I felt a tug this morning driving to work, like today might be important or something.
I checked my calendar… bible study tonight. That’s special but I don’t feel a tug every Tuesday.
Then I checked my calendar from 2012.
One whole year since I went back to work after my maternity leave.
There is so so much I could say about what I have learned – good and bad about myself.
I don’t want to just talk about myself in this post though.
I also want to thank the ladies who care for my son while I am away from him 40+ hours a week.
Haddon has had a handful of caregivers this year.
Katie, Mindy, Jessie, and Dawn…
Haddon is who he is because of all of us.

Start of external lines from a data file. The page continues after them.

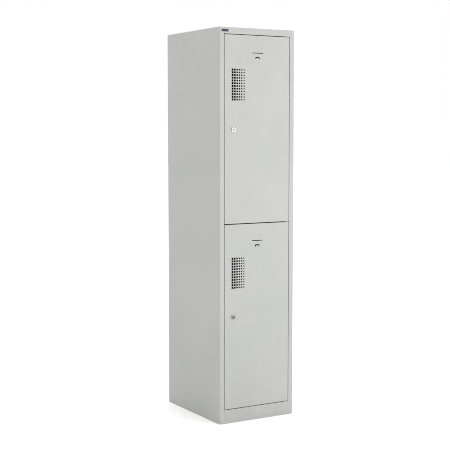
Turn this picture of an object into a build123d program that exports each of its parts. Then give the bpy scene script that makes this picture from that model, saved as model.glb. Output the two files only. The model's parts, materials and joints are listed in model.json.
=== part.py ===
from build123d import *
import os
from math import cos, hypot, radians, sin

# Two-tier steel locker: a folded sheet carcass, two inset doors on pin hinges and a cam lock in each door.
# Millimetres, +Z up, front towards -Y. The origin is on the floor, under the middle of the carcass's outline.

# Overall sizes and sheet
width = 400.0
height = 1800.0
carcass_depth = 500.0
sheet = 0.8
bend = 0.6
corner_bend = 2.2

# Front frame
stile_width = 24.5
header_height = 29.0
plinth_height = 63.5
lip_width = 12.0
lip_drop = 10.0
rear_flange = 15.0
rail_flange = 20.0
panel_flange = 15.0
shelf_flange = 20.0

# Doors and the gaps round them
side_gap = 1.6
top_gap = 2.2
bottom_gap = 2.0
door_depth = 20.0
door_return = 12.0
door_to_lip = 3.0

# Hinges: a fixed pin turns in a flanged bush in the door's top and bottom flanges
hinge_inset = 8.0
hinge_clearance = 0.1
pin_radius = 2.5
pin_reach = 8.0
pin_head = 1.5
pin_clearance = 0.05
bush_wall = 1.0
bush_length = 4.0
bush_rim = 0.9
bush_flange = 0.55
hinge_play = 0.3
lug_thickness = 1.5
lug_reach = 15.5
lug_length = 50.0
lug_clearance = 0.4
door_opening = 110.0

# Ventilation: square holes, graded from the lock side
vent_columns = 6
vent_rows = 12
vent_pitch = 12.12
vent_largest = 8.8
vent_step = 0.75
vent_inset = 42.0
vent_drop = 156.0

# Label slit and the lanced tongue under it
slit_width = 56.0
slit_height = 2.6
slit_drop = 78.7
tongue_drop = 96.7
lance_width = 22.0
lance_height = 10.0
lance_cut = 3.8
lance_radius = 3.0
tongue_tilt = 8.0

# Lock
lock_inset = 46.5
face_radius = 12.0
face_thickness = 2.4
face_chamfer = 0.8
barrel_radius = 9.5
barrel_flats = 16.0
barrel_clearance = 0.2
plug_head_radius = 8.0
plug_radius = 6.0
plug_clearance = 0.06
plug_recess = 0.3
plug_backing = 0.1
key_slot_length = 9.0
key_slot_width = 1.8
key_slot_depth = 1.6
nut_across_flats = 24.0
nut_thickness = 4.5
tang = 7.0
cam_thickness = 2.0
cam_width = 14.0
cam_play = 1.2
cam_engagement = 8.0
screw_head_radius = 4.5
screw_head = 2.6
screw_radius = 2.0
screw_length = 8.0

# Door stiffener
stiffener_space = 8.5
stiffener_web = 30.0
stiffener_height = 14.0
stiffener_flange = 12.0
stiffener_end = 45.0

# Rubber buffers in the lock-side lip
buffer_inset = 60.0
buffer_margin = 1.0
buffer_stem_radius = 2.0
buffer_bulb_radius = 3.2
buffer_bulb = 2.5
buffer_gap = 0.3

# Coat hooks and their rivets
hook_plate_width = 22.0
hook_plate_length = 64.0
hook_plate = 1.5
hook_wire_radius = 2.5
hook_drop = 32.0
hook_reach = 26.0
hook_rise = 16.0
hook_tip_radius = 4.5
rivet_pitch = 46.0
rivet_radius = 2.0
rivet_head_radius = 3.6
rivet_head = 0.7

# Wall fixing and badge
wall_hole_radius = 4.0
wall_hole_spacing = 240.0
wall_hole_drop = 60.0
badge_width = 35.0
badge_height = 11.0
badge_thickness = 0.6
badge_inset = 11.0
badge_radius = 2.0

# Places that follow from the sizes
front = -carcass_depth / 2
back = carcass_depth / 2
inner_side = width / 2 - sheet
opening = width / 2 - stile_width
lip_edge = opening - lip_width
lip_front = front + door_depth + door_to_lip
behind_lip = lip_front + sheet
header_bottom = height - header_height
door_half = opening - side_gap
bush_radius = pin_radius + bush_wall
hinge_setback = sheet + bend + bush_radius + hinge_clearance
middle_gap = lug_thickness + 2 * (bush_flange + hinge_play)
middle = (plinth_height + bottom_gap + header_bottom - top_gap) / 2
lower_door = (plinth_height + bottom_gap, middle - middle_gap / 2)
upper_door = (middle + middle_gap / 2, header_bottom - top_gap)
shelf_top = middle - lug_thickness / 2
ceiling = height - 2 * sheet
hinge_x = door_half - hinge_inset
hinge_y = front + hinge_setback
lock_x = -door_half + lock_inset
barrel_end = behind_lip - sheet
cam_front = behind_lip + cam_play
plug_front = front - face_thickness + plug_recess
plug_head = face_thickness - plug_recess - plug_backing
cam_reach = (lock_x + lip_edge) + cam_engagement


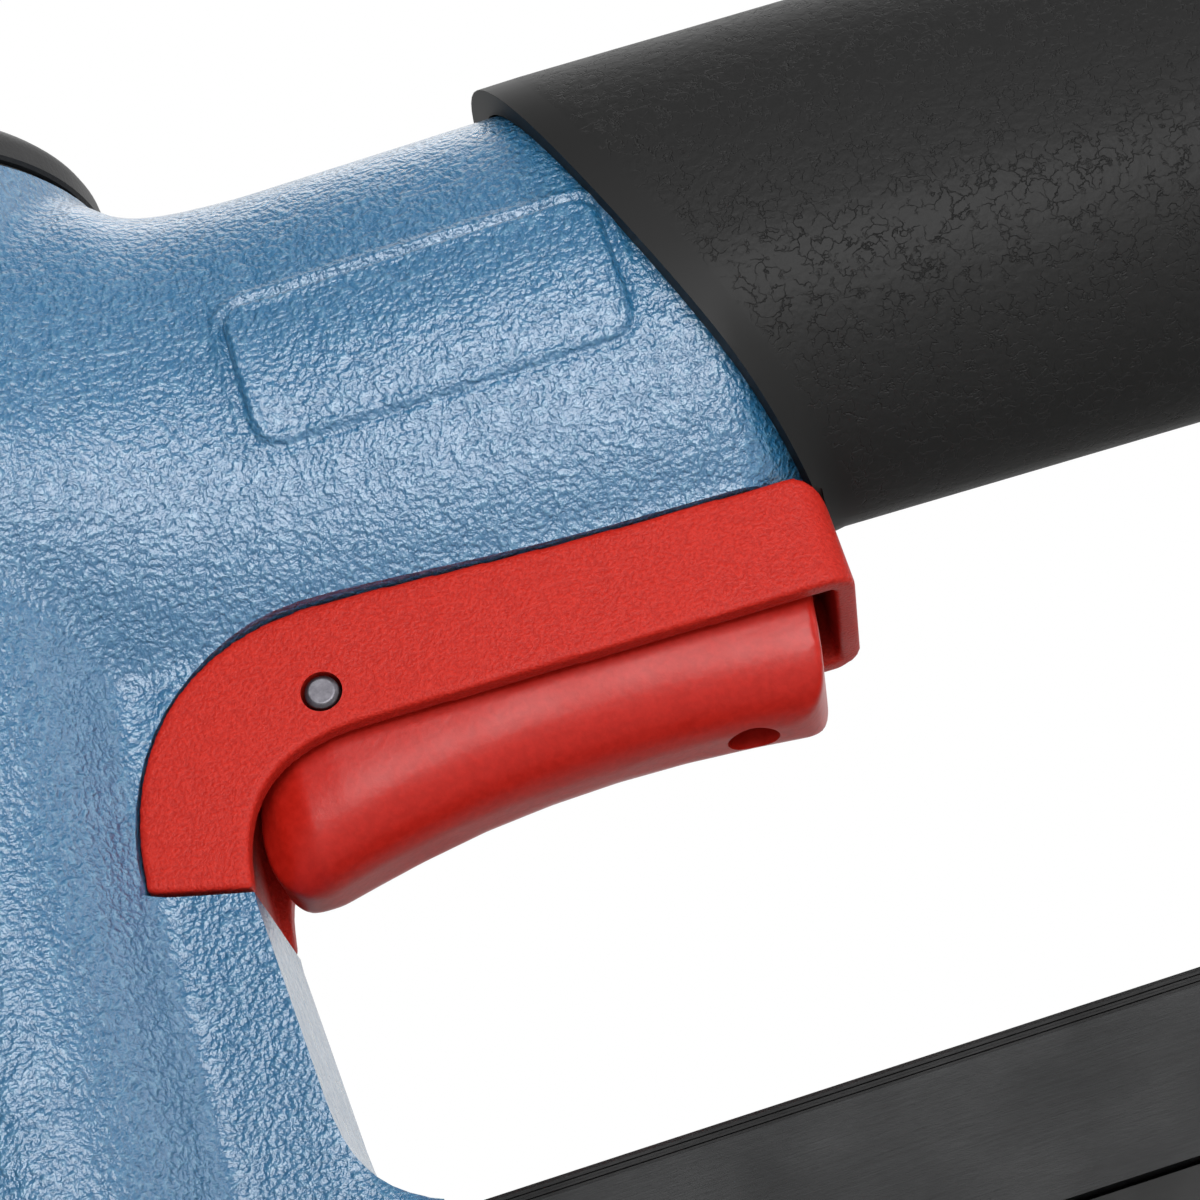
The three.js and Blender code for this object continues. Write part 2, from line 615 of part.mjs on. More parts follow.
const lever = outline([[155.2, 26.4], [157.8, 26.4], [158.4, 28.3], [167, 28.3], [170, 27], [175, 27],
  [178, 28.6], [184.5, 29.4], [187, 31.4], [187, 32.6], [184.5, 33.4], [175, 33.4], [171, 33.4],
  [160, 31.2], [155.2, 30.6]]);
let latch = solid(alongY(lever, -4.6, 4.6));
latch = latch.subtract(solid(rodY(1.5 + gap, -20, 20, 172.4, 29.6, 16)));
add('latch_lever', latch, steel);
add('latch_pin', rodY(1.5, -10.4, 10.4, 172.4, 29.6, 16), steel);
add('latch_spring', coil(2, 0.5, 4, 20.9, 28.4).translate(180, 0, 0), steel);

export default gun;
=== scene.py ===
import math

import bmesh
import bpy
from mathutils import Matrix, Vector


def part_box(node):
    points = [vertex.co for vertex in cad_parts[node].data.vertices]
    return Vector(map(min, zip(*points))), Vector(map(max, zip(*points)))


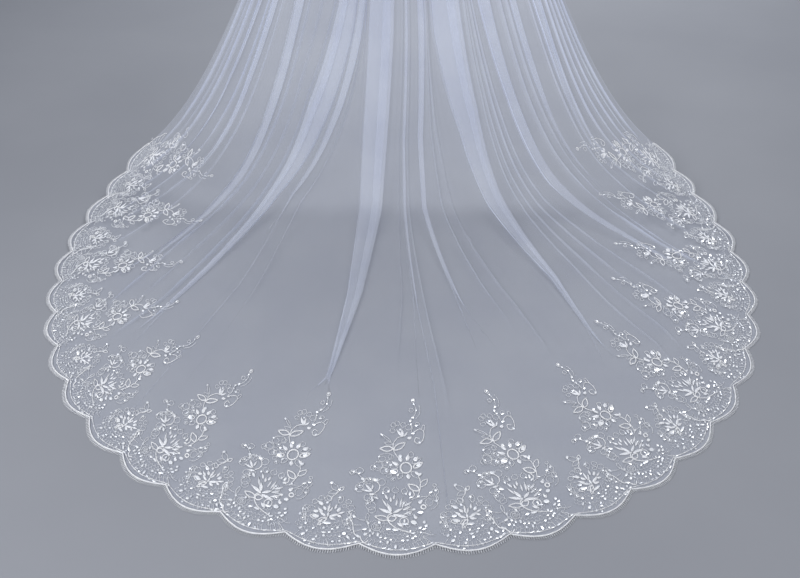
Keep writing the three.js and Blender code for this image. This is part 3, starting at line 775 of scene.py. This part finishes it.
# Satin petals: foot, tip, width
SPIRE_PETALS = (
    ((-20, 87), (-48, 100), 8), ((-22, 91), (-31, 114), 8), ((-31, 104), (-42, 126), 4),
    ((-18, 88), (1, 101), 7), ((-18, 84), (12, 78), 8), ((-30, 124), (-37, 139), 5),
    ((-23, 117), (-25, 131), 5), ((-18, 124), (-16, 138), 5), ((-13, 106), (-10, 127), 4),
    ((-5, 103), (0, 131), 4), ((0, 102), (3, 118), 4), ((5, 107), (20, 118), 5),
    ((1, 96), (15, 103), 5), ((3, 84), (21, 95), 5), ((-21, 80), (-10, 79), 4),
    # the left fan
    ((-63, 145), (-79, 167), 6), ((-64, 151), (-62, 167), 4), ((-65, 145), (-86, 151), 5),
    ((-70, 138), (-56, 139), 6),
    # round the ring flower
    ((24, 235), (33, 247), 11), ((11, 196), (14, 181), 9), ((26, 203), (38, 192), 7),
    ((9, 234), (12, 252), 9), ((-3, 231), (-9, 250), 9), ((-9, 221), (-24, 232), 9),
    # the upper fan
    ((-2, 309), (-15, 331), 7), ((0, 308), (-3, 334), 6), ((2, 309), (10, 323), 5),
    ((10, 302), (19, 308), 9),
    # satin rounds
    ((24, 76), (32, 79), 9), ((33, 116), (42, 119), 9), ((-9, 62), (3, 52), 7),
)
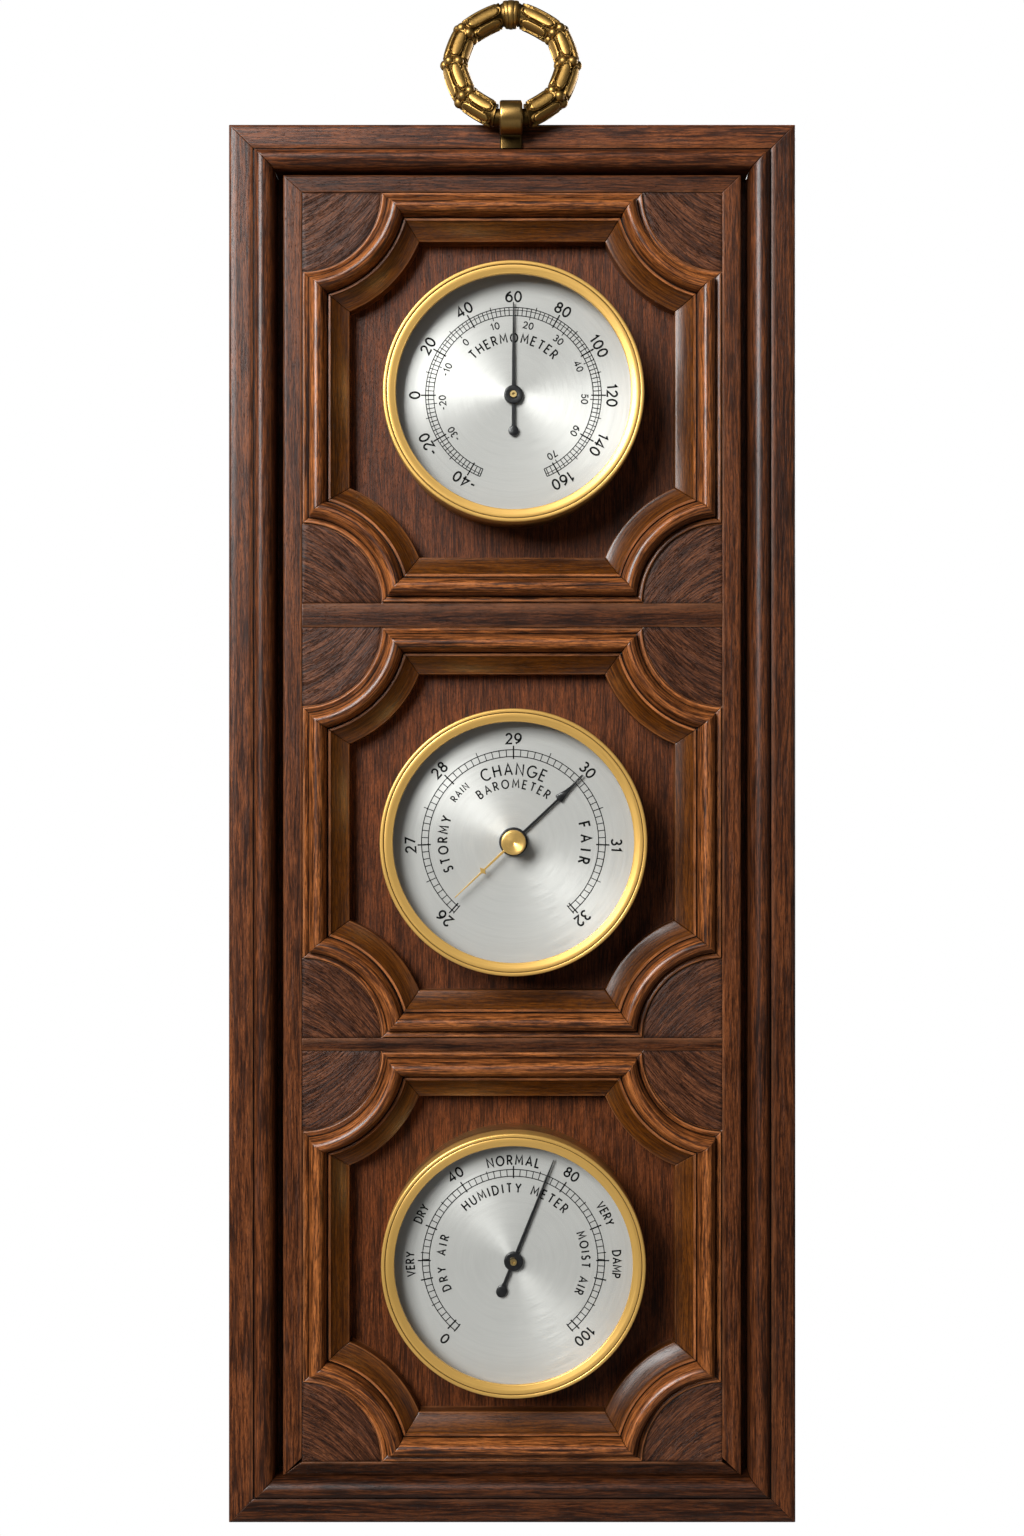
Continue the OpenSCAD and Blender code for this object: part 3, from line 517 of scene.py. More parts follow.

We nurture him differently. We feed him differently. We play with him differently. We love him differently. Yet we all care for him.
Words don’t adequately express how much I have needed you this year. How Micah, Haddon, and I have needed you.
I can go to work without anxiety because the Lord has helped protect my heart and mind from worry. He has used ya’ll to help take those worries from me.
As you may or may not be able to tell… I’m slightly type A and a little bit of a control freak.
The Lord has worked with me on this though… and one of the ways He does this is allowing me to truly and genuinely believe I am not in control of my child’s life, He is. To me that means no matter who is with him, the Lord is Haddon’s ultimate caretaker.
He has allowed you sweet ladies to help me feel secure in his well-being Monday through Fridays.
That’s a big lesson for me to learn… control. You have helped me learn one of the most valuable lessons I think I ever will.
Thanks for being a part of my sanctification.
I trust you all and appreciate you so much.
I also love that you know him and can share in the joy Haddon’s life brings. That I can talk to you about him. That I can message, call, and ask for pictures and you don’t think I’m crazy (or do you…?) That I can call and ask you for advice because you know his normals and you know his wackies.
Thank you for loving and serving our family the way you do in this season of life.
So I think the tug on my heart is a little bit of sadness that he is growing so quickly, but also a whole lot of gratefulness. A whole year’s worth.